Not so with berry bushes. That miscalculation was a mistake, one that I readily learned the next spring when I had nothing to show for five-hundred bushes except five-hundred three inch high stubs. But I learned from my mistake. I did not replant the blueberry bushes.

Here’s another one. As we remodeled our century old farm house, I learned why the basement was a bare six feet in height. I had thought that taking the floor down another fourteen inches would be no big deal. As soon as I started digging, I found the few inches of dirt covered solid rock, a great foundation for a house to be built on, not so great for a finished basement. It took a jack hammer and a lot of hours carrying out blocks of stone to get a level floor that allowed us to pour concrete that resulted in a six-foot, six inch  basement. Another mistake based on lack of knowledge and planning.

Along the same line, I foolishly thought it would be no big deal to cut through one of the foundation stones to run a water line. The first stroke of hammer and chisel demonstrated those stones were not going to be cut. Plan B was to find a small stone that could be removed to run  the water lines through.

Looking back I am glad I made some of those mistakes.

The mistakes I made and being able to admit they were mistakes were ways I learned. I think it may have been Ben Franklin who wrote something like, “Experience keeps a dear school, yet Fools will learn in no other.”

I don’t consider myself a “fool,” but in many ways I have made a catalog of foolish actions over the past.  I think, if we are honest, a lot of us will have to admit to having done some foolish things which qualifies us, once in awhile, to being fools. The question is, have we learned from our mistakes?

That gets us to a serious topic that is being debated in our country today. Do we, as a nation, want to teach our children about the mistakes we have made in the past? Can we be honest about those mistakes or should we just forget about them, maybe pretend they never happened, and hope that they will stay forever hidden?

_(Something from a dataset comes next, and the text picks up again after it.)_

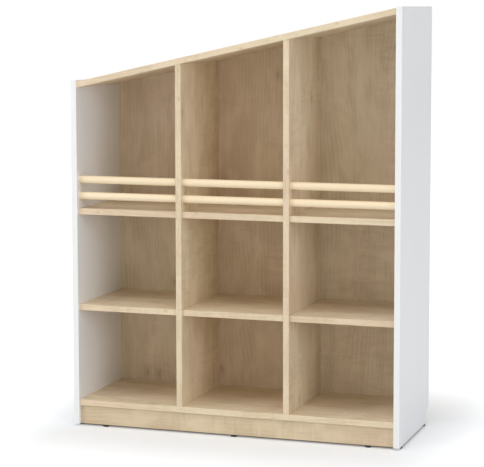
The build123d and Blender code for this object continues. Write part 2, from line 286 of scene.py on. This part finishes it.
def maple_tone(graph, grain, clouds, fibre):
    """How far the wood goes from its pale to its middle colour, from 0 to 1."""
    bands = graph.noise(grain, (0.7, 20.0, 20.0), detail=3.0, roughness=0.55)
    strips = graph.noise(grain, (8.0, 90.0, 90.0), detail=3.0, roughness=0.6, distortion=0.15)
    layers = ((bands, 0.33, 0.28), (strips, 0.34, 0.2), (clouds, 0.36, 0.4), (fibre, 0.3, 0.12))
    tone = 0.0
    for layer, low, weight in layers:
        spread = graph.span(layer, low, 1.0 - low)
        tone = graph.math("ADD", tone, graph.math("MULTIPLY", spread, weight))
    ripple = graph.noise(grain, (55.0, 10.0, 10.0), detail=3.0, distortion=1.1)
    ripple_place = graph.noise(grain, (3.2, 4.2, 4.2), detail=2.0)
    curl = graph.math("SUBTRACT", ripple, 0.5)
    curl = graph.math("MULTIPLY", curl, graph.span(ripple_place, 0.44, 0.6))
    return graph.math("ADD", tone, graph.math("MULTIPLY", curl, 1.5), clamp=True)


def with_knots(graph, colour, distance, strength, knot_gap):
    """The wood with a soft halo and a small dark heart at each knot."""
    halo_reach, heart_reach, share = 0.12 * knot_gap, 0.04 * knot_gap, 0.4
    for reach, shade in ((halo_reach, MAPLE_LINE), (heart_reach, KNOT_BROWN)):
        spot = graph.math("MULTIPLY", graph.span(distance, 0.0, reach, share, 0.0), strength)
        colour = graph.blend(spot, colour, shade)
    return colour


def with_worn_edges(graph, colour, roughness, grain, node):
    """The colour and roughness of a board, darker and duller in places along its edges."""
    low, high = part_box(node)
    near = edge_distance(graph, low, high, graph.place())
    break_up = graph.noise(grain, (60.0, 60.0, 60.0), detail=3.0)
    worn = graph.math("MULTIPLY", graph.span(near, 0.0004, 0.0022, 0.4, 0.0), break_up)
    rub = graph.math("MULTIPLY", graph.span(near, 0.0, 0.004, 0.14, 0.0), break_up)
    return graph.blend(worn, colour, MAPLE_LINE), graph.math("ADD", roughness, rub)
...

As a result of my own education, there were a lot of things that happened in our nation that I never learned. I think I had as good an education as anyone growing up in a rural part of Pennsylvania in the middle of the twentieth century, and I think a lot of people my own age would say the same thing. Maybe even folks who grew up in larger towns or even cities would say the same thing.

Did any of us learn, were any of us taught, about the racial background of our nation just a few decades before we were born? I knew nothing about the African-American  part of Tulsa having been burned until just a few weeks ago, and I still don’t know whether it was just historical oversight or a conscious suppression of a fact a segment of our population did not want anyone to know.

I was about sixty years old before I knew Thomas Jefferson had children with his slave Sally Hemmings. Did that change my view of Jefferson? No. I always had seen him as a man first, a philosopher second, and a politician third. And it just reinforced my opinion that we must always see events, language, opinions and actions in the light of when and where they happened.

We cannot use twenty-first century standards to judge things that were said or done in the 1800’s. The fact that Mark Twain used language when he wrote “Huckleberry Finn” or “Tom Sawyer” that is not acceptable today does not change the messages of the novels.

We cannot change the events of the past, nor should we try to ignore them. It was Winston Churchill who paraphrased an earlier thought when he said, ““Those who fail to learn from history are condemned to repeat it.” I think the same could be said for those who want to hide or change the past.

Not teach events just because we don’t agree with them?  Deny events that obviously happened because they make us look foolish or racist or just plain bad? We can no more  change history than we can stop the sun from rising, and to refuse to teach it because we don’t agree with it denies another generation  the full story of our country and condemns them to make the same mistakes that were made then.

It comes down to this: we need to look honestly at everything that happened, teach about events even if they are unpleasant, and use that knowledge to keep from repeating the same mistakes.